── SUPPLIED DATA

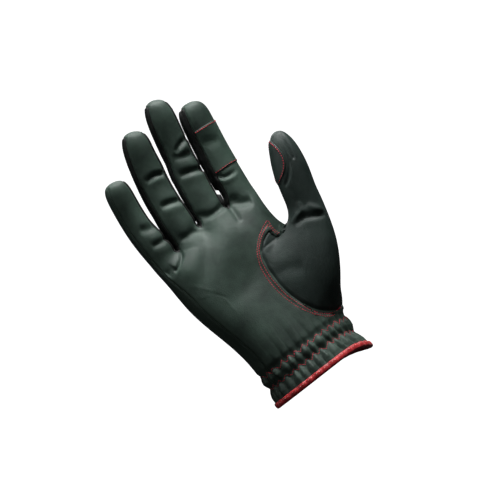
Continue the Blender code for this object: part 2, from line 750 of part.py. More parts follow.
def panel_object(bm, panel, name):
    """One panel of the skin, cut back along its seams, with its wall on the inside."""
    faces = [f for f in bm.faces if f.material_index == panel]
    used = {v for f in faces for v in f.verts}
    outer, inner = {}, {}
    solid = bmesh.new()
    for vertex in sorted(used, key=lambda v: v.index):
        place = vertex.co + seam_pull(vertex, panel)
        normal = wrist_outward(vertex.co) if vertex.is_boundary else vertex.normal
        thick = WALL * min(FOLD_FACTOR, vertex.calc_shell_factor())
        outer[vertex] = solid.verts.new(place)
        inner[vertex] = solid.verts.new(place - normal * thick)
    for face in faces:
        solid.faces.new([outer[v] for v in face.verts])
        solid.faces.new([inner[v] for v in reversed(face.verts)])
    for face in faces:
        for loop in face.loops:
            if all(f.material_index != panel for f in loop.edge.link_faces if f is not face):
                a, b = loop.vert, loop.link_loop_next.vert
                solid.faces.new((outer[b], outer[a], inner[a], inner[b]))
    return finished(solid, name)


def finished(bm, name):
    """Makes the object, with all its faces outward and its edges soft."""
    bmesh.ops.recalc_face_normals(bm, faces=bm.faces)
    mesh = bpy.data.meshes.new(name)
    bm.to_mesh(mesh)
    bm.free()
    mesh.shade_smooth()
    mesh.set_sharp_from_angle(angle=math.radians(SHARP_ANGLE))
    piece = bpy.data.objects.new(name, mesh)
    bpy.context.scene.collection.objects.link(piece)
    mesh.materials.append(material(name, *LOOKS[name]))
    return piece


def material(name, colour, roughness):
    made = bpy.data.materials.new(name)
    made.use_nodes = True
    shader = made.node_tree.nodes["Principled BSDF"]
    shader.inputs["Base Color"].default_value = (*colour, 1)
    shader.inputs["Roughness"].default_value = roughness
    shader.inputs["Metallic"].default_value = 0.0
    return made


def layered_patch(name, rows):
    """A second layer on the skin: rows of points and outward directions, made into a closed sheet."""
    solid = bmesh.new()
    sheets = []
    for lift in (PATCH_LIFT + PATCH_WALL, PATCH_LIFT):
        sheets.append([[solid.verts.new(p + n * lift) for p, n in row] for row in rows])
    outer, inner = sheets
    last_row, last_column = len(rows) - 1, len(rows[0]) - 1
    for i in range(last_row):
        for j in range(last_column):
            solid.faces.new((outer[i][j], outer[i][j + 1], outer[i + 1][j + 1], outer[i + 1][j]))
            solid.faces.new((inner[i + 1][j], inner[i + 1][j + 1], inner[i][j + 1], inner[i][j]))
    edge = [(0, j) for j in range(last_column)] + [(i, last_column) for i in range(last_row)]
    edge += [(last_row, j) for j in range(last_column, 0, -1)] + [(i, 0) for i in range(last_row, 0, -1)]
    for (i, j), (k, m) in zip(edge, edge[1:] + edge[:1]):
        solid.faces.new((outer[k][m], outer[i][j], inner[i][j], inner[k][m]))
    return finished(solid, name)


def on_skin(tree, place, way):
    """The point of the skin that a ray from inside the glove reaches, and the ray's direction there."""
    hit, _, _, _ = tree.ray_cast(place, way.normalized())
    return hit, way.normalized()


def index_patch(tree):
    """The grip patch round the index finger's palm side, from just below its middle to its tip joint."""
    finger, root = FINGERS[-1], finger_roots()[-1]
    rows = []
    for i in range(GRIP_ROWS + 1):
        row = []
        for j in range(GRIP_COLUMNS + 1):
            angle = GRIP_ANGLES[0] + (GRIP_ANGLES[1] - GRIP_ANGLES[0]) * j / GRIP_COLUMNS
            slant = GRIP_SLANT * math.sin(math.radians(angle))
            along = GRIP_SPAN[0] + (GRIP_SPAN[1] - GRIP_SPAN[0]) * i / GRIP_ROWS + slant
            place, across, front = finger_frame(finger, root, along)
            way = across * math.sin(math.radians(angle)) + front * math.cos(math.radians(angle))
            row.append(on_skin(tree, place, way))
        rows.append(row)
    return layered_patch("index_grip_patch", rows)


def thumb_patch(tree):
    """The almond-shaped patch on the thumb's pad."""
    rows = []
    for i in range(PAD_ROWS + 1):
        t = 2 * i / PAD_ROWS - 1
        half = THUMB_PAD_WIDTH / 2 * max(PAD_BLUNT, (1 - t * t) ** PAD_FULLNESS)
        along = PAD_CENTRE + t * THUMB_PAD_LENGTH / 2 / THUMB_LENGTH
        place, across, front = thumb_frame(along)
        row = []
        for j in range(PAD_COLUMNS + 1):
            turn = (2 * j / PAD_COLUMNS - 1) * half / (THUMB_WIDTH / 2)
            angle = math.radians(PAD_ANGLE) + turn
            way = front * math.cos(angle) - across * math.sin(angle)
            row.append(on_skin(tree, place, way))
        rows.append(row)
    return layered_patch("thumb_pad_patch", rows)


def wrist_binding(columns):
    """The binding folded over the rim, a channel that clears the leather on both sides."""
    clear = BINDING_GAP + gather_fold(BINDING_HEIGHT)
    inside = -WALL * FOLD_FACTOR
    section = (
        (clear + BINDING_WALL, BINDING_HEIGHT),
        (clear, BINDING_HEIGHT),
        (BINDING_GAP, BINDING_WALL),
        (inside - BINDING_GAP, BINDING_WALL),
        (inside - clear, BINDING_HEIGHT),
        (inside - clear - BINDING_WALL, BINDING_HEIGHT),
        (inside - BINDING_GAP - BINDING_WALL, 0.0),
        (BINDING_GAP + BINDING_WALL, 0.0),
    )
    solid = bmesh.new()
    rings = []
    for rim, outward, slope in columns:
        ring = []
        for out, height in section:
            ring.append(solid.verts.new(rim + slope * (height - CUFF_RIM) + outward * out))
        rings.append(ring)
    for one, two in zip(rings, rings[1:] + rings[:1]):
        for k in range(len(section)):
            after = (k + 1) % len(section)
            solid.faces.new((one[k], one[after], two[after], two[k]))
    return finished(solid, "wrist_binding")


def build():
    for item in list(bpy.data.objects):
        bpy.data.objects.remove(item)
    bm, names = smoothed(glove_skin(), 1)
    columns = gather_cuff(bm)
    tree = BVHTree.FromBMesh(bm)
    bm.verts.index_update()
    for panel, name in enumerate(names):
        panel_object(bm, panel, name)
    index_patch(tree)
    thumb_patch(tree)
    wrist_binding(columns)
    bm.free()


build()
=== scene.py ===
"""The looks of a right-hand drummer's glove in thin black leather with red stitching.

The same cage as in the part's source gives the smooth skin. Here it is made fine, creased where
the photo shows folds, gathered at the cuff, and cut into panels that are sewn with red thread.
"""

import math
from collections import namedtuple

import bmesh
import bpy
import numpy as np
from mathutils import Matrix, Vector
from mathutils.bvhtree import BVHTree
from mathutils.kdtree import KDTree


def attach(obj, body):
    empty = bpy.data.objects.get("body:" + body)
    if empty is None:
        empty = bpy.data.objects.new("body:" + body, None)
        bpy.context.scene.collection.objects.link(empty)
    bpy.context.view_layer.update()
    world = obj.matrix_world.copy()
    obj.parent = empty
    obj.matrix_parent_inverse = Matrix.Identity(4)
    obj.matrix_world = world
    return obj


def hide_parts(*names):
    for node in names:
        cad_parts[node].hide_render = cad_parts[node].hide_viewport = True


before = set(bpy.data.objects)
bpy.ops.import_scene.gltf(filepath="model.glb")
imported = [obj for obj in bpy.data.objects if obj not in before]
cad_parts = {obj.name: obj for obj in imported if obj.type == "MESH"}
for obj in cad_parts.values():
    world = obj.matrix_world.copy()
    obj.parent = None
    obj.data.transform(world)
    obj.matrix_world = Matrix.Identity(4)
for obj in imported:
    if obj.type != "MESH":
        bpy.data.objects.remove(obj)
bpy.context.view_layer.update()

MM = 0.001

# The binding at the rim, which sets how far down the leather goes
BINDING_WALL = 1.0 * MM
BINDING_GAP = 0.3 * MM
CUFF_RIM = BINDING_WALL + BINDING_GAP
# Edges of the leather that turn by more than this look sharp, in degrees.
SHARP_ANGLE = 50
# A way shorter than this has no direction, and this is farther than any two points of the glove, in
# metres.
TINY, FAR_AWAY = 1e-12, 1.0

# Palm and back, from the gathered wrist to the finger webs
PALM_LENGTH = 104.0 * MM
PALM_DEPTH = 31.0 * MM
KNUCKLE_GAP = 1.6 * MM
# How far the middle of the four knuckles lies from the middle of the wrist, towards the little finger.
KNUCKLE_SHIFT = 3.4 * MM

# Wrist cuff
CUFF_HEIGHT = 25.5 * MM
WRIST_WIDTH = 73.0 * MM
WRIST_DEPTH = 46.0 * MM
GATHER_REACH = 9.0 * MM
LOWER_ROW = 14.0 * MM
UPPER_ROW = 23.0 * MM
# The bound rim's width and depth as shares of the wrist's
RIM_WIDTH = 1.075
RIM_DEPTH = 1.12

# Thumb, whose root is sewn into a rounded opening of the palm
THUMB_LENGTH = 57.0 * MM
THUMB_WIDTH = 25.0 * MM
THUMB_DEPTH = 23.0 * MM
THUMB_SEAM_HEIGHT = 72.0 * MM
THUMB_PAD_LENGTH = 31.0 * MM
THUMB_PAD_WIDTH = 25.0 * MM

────

◆ EXERCISE DETAILS ◆
Give again, word for word, every line of the listing above from the one with "columns = gather_cuff(bm)" to the one with "bpy.data.objects.remove(obj)", both inclusive, and nothing beyond them.

◆ CORRECT RESPONSE ◆
    columns = gather_cuff(bm)
    tree = BVHTree.FromBMesh(bm)
    bm.verts.index_update()
    for panel, name in enumerate(names):
        panel_object(bm, panel, name)
    index_patch(tree)
    thumb_patch(tree)
    wrist_binding(columns)
    bm.free()


build()
=== scene.py ===
"""The looks of a right-hand drummer's glove in thin black leather with red stitching.

The same cage as in the part's source gives the smooth skin. Here it is made fine, creased where
the photo shows folds, gathered at the cuff, and cut into panels that are sewn with red thread.
"""

import math
from collections import namedtuple

import bmesh
import bpy
import numpy as np
from mathutils import Matrix, Vector
from mathutils.bvhtree import BVHTree
from mathutils.kdtree import KDTree


def attach(obj, body):
    empty = bpy.data.objects.get("body:" + body)
    if empty is None:
        empty = bpy.data.objects.new("body:" + body, None)
        bpy.context.scene.collection.objects.link(empty)
    bpy.context.view_layer.update()
    world = obj.matrix_world.copy()
    obj.parent = empty
    obj.matrix_parent_inverse = Matrix.Identity(4)
    obj.matrix_world = world
    return obj


def hide_parts(*names):
    for node in names:
        cad_parts[node].hide_render = cad_parts[node].hide_viewport = True


before = set(bpy.data.objects)
bpy.ops.import_scene.gltf(filepath="model.glb")
imported = [obj for obj in bpy.data.objects if obj not in before]
cad_parts = {obj.name: obj for obj in imported if obj.type == "MESH"}
for obj in cad_parts.values():
    world = obj.matrix_world.copy()
    obj.parent = None
    obj.data.transform(world)
    obj.matrix_world = Matrix.Identity(4)
for obj in imported:
    if obj.type != "MESH":
        bpy.data.objects.remove(obj)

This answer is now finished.